This was Sickle weekend. I brought [livejournal.com profile] kindelingboy. It's funny to think I've been going long enough to be bringing people of my own instead of being that new girl brought by Angus.

I am so incredibly glad I went, glad I brought the Writer, and glad to be back home.

I always feel powerful and protected at Sickle, or something to that effect. I don't break into pieces like I do at SMF. This weekend my role was comforter, and I was deeply engaged with people as a human- through snuggling, through sex, through talking, through touch. I hadn't realised just how disconnected I'd become with my schedule beating me down: I hadn't been having much sex, I was getting very little physical contact, and in the last couple weeks I basically hadn't communicated anything at all even to the people closest to me.

Some of this is because I'd been terribly busy. Some of it is because I'd been afraid to move on an issue-- namely, the issue of what's going on between Angus and I.
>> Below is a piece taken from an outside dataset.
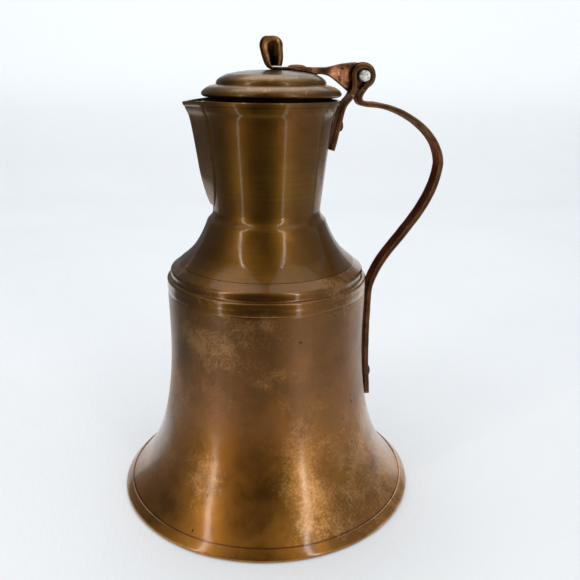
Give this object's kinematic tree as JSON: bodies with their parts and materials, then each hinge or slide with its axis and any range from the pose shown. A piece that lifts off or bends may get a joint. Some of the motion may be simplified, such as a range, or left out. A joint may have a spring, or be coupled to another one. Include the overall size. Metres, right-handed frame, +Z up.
{
  "type": "copper water jug",
  "caption": "Bell-shaped copper water jug with a flared neck, pinched pouring beak, long strip handle and a hinged lid with a loop finial.",
  "frame": {"origin": "centre of the underside of the base, on the surface that the jug stands on", "axes": "+Z up along the body's turning axis; +X towards the handle; -X towards the beak"},
  "size_m": [0.1411, 0.132, 0.1953],
  "materials": {
    "copper_body": "aged copper with a brown patina, spun and burnished",
    "copper_neck": "aged copper with a brown patina and fine spinning rings",
    "copper_lid": "aged copper, glossy, with fine scratches",
    "copper_strip": "dark reddish hammered copper strip with worn edges",
    "pin_steel": "dull silver-grey, peened end"
  },
  "bodies": {
    "jug": {"bell_body": "copper_body", "base_plate": "copper_body", "neck_shell": "copper_neck", "spout_beak": "copper_neck", "handle_strip": "copper_strip", "hinge_pin": "pin_steel", "neck_rivet": "copper_strip", "body_rivet": "copper_strip"},
    "lid": {"lid_dome": "copper_lid", "lid_collar": "copper_lid", "lid_strap": "copper_strip", "lid_rivet": "copper_strip"}
  },
  "joints": [
    {"name": "lid_hinge", "type": "hinge", "parent": "jug", "child": "lid", "pos_m": [0.0393, 0, 0.18084], "axis": [0, 1, 0], "range_deg": [0, 185]}
  ]
}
This is the first time I'd been in a situation more than a couple of hours long with both Angus and the Writer present. I got to make all those fun attention decisions, and in reality the whole thing went very smoothly. The Writer enjoyed himself, I enjoyed myself and spent a lot of time being mindful about not worrying about things, and as always Angus gathered his personal power and presence about himself and shone like a beacon.

When we came home, Angus and I had the talk we've been putting off for possibly even months now. It was a clarifying talk with no plan or solution, but it helped immensely. He's not sure he can be with a poly person. I'm poly and I value a lot of the things that drive and inform that choice, too much to change them much. We love each other an incredible amount, and have both been pretty miserable with each other on and off. If we'd been anyone else we would have left, but-- there's something. That's where things stand. It's good to have it aired out. We feel comfortable being loving towards each other now, just taking what we have until whatever happens next happens. I look forward to coming home to him. There's no dread hanging in the air.

The Writer, a self-professed religion nerd, enjoyed the weekend and also got something out of it. I'm glad of that. I had felt a little bit strange inviting him, but in some sense it was also a test of sorts, or a screening process: I wanted to know whether it would be purely academic for him or if it would resonate with his, er, spiritual leanings, I suppose. I'm not saying I was trying to convert him -- I am not converted myself -- but I was trying to learn if he could find real meaning there. He did. I am glad. Before Angus I never considered a partner's spiritual inclination as a mark of their fitness as a partner, but now I find it an awfully nice thing to have mesh even a little.

For myself, I was whole and protected, as I said. I was not reborn nor broken into pieces, but instead delved around and under some blocks and cast aside some of the limits I'd been imposing on myself. I tend to feel that I deserve success and happiness in one area only at the expense of it in other areas, and that's not the way the world works. Sometimes you get happiness and success whether you deserve it or not. Other times, oftentimes, you can create those things for yourself regardless of what else you're doing.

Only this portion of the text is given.